### Exercise aim:
Repeat every line below exactly as it reads.
::::
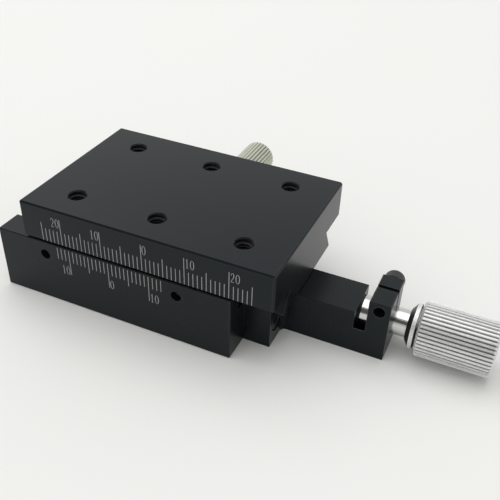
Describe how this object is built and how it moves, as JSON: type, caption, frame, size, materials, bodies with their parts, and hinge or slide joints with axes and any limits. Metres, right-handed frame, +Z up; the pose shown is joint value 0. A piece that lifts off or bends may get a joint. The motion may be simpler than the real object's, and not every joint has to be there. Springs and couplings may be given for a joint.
{
  "type": "linear translation stage",
  "caption": "Flat black slide with a dovetail table on a base, moved along one axis by a feed screw with a knurled knob, and held by a knurled lock screw.",
  "frame": {"origin": "centre of the base's bottom face", "axes": "+X along the travel towards the feed knob, +Y to the lock knob's side, +Z up out of the table"},
  "size_m": [0.109, 0.0647, 0.025],
  "materials": {
    "black_anodised": "fine satin black anodised, sharp machined edges with small breaks",
    "gib_brass": "ground, lightly oiled",
    "nut_brass": "machined",
    "black_steel": "black oxide screws",
    "ground_steel": "turned and ground, bright",
    "spring_steel": "phosphated spring steel",
    "nickel_knurl": "satin nickel plate over straight knurling",
    "washer_polymer": "smooth black sliding polymer"
  },
  "bodies": {
    "base": {"base_body": "black_anodised", "gib_strip": "gib_brass", "gib_screws": "black_steel", "screw_bracket": "black_anodised", "bracket_screws": "black_steel"},
    "table": {"table_top": "black_anodised", "feed_nut": "nut_brass", "nut_screws": "black_steel"},
    "spindle": {"feed_screw": "ground_steel", "thrust_collar": "ground_steel", "collar_set_screw": "black_steel", "thrust_washers": "washer_polymer", "retaining_ring": "spring_steel", "knob": "nickel_knurl", "knob_fixing_screw": "black_steel"},
    "lock_plug": {"lock_pad": "nut_brass"},
    "lock_screw": {"lock_stud": "ground_steel", "lock_knob": "nickel_knurl"},
    "ear_clamp": {"spindle_clamp_screw": "black_steel"}
  },
  "joints": [
    {"name": "feed_knob_spin", "type": "hinge", "parent": "base", "child": "spindle", "pos_m": [0.062, 0, 0.0068], "axis": [-1, 0, 0], "range_deg": [-10188, 4212]},
    {"name": "table_slide", "type": "slide", "parent": "base", "child": "table", "axis": [1, 0, 0], "range_m": [-0.0283, 0.0117]},
    {"name": "lock_advance", "type": "slide", "parent": "base", "child": "lock_plug", "axis": [0, 1, 0], "range_m": [0, 0.0005]},
    {"name": "lock_turn", "type": "hinge", "parent": "lock_plug", "child": "lock_screw", "pos_m": [0.007, 0.03, 0.0124], "axis": [0, 1, 0], "range_deg": [0, 360]},
    {"name": "ear_clamp_turn", "type": "hinge", "parent": "base", "child": "ear_clamp", "pos_m": [0.05605, 0.0045, 0.0124], "axis": [0, 1, 0], "range_deg": [0, 90]}
  ],
  "couplings": [
    {"joint": "feed_knob_spin", "follows": "table_slide", "rad_per_m": 6283.2},
    {"joint": "lock_turn", "follows": "lock_advance", "rad_per_m": 12566}
  ]
}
::::
### Solved exercise:
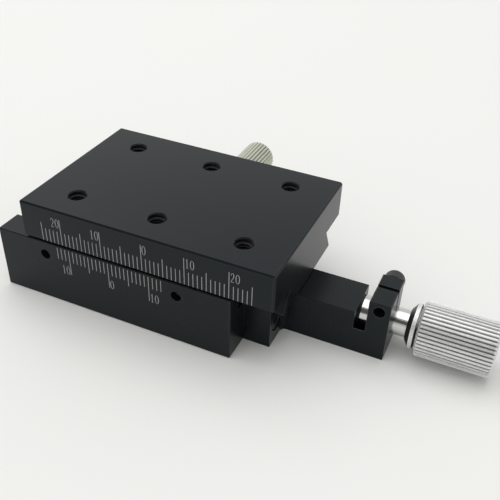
Describe how this object is built and how it moves, as JSON: type, caption, frame, size, materials, bodies with their parts, and hinge or slide joints with axes and any limits. Metres, right-handed frame, +Z up; the pose shown is joint value 0. A piece that lifts off or bends may get a joint. The motion may be simpler than the real object's, and not every joint has to be there. Springs and couplings may be given for a joint.
{
  "type": "linear translation stage",
  "caption": "Flat black slide with a dovetail table on a base, moved along one axis by a feed screw with a knurled knob, and held by a knurled lock screw.",
  "frame": {"origin": "centre of the base's bottom face", "axes": "+X along the travel towards the feed knob, +Y to the lock knob's side, +Z up out of the table"},
  "size_m": [0.109, 0.0647, 0.025],
  "materials": {
    "black_anodised": "fine satin black anodised, sharp machined edges with small breaks",
    "gib_brass": "ground, lightly oiled",
    "nut_brass": "machined",
    "black_steel": "black oxide screws",
    "ground_steel": "turned and ground, bright",
    "spring_steel": "phosphated spring steel",
    "nickel_knurl": "satin nickel plate over straight knurling",
    "washer_polymer": "smooth black sliding polymer"
  },
  "bodies": {
    "base": {"base_body": "black_anodised", "gib_strip": "gib_brass", "gib_screws": "black_steel", "screw_bracket": "black_anodised", "bracket_screws": "black_steel"},
    "table": {"table_top": "black_anodised", "feed_nut": "nut_brass", "nut_screws": "black_steel"},
    "spindle": {"feed_screw": "ground_steel", "thrust_collar": "ground_steel", "collar_set_screw": "black_steel", "thrust_washers": "washer_polymer", "retaining_ring": "spring_steel", "knob": "nickel_knurl", "knob_fixing_screw": "black_steel"},
    "lock_plug": {"lock_pad": "nut_brass"},
    "lock_screw": {"lock_stud": "ground_steel", "lock_knob": "nickel_knurl"},
    "ear_clamp": {"spindle_clamp_screw": "black_steel"}
  },
  "joints": [
    {"name": "feed_knob_spin", "type": "hinge", "parent": "base", "child": "spindle", "pos_m": [0.062, 0, 0.0068], "axis": [-1, 0, 0], "range_deg": [-10188, 4212]},
    {"name": "table_slide", "type": "slide", "parent": "base", "child": "table", "axis": [1, 0, 0], "range_m": [-0.0283, 0.0117]},
    {"name": "lock_advance", "type": "slide", "parent": "base", "child": "lock_plug", "axis": [0, 1, 0], "range_m": [0, 0.0005]},
    {"name": "lock_turn", "type": "hinge", "parent": "lock_plug", "child": "lock_screw", "pos_m": [0.007, 0.03, 0.0124], "axis": [0, 1, 0], "range_deg": [0, 360]},
    {"name": "ear_clamp_turn", "type": "hinge", "parent": "base", "child": "ear_clamp", "pos_m": [0.05605, 0.0045, 0.0124], "axis": [0, 1, 0], "range_deg": [0, 90]}
  ],
  "couplings": [
    {"joint": "feed_knob_spin", "follows": "table_slide", "rad_per_m": 6283.2},
    {"joint": "lock_turn", "follows": "lock_advance", "rad_per_m": 12566}
  ]
}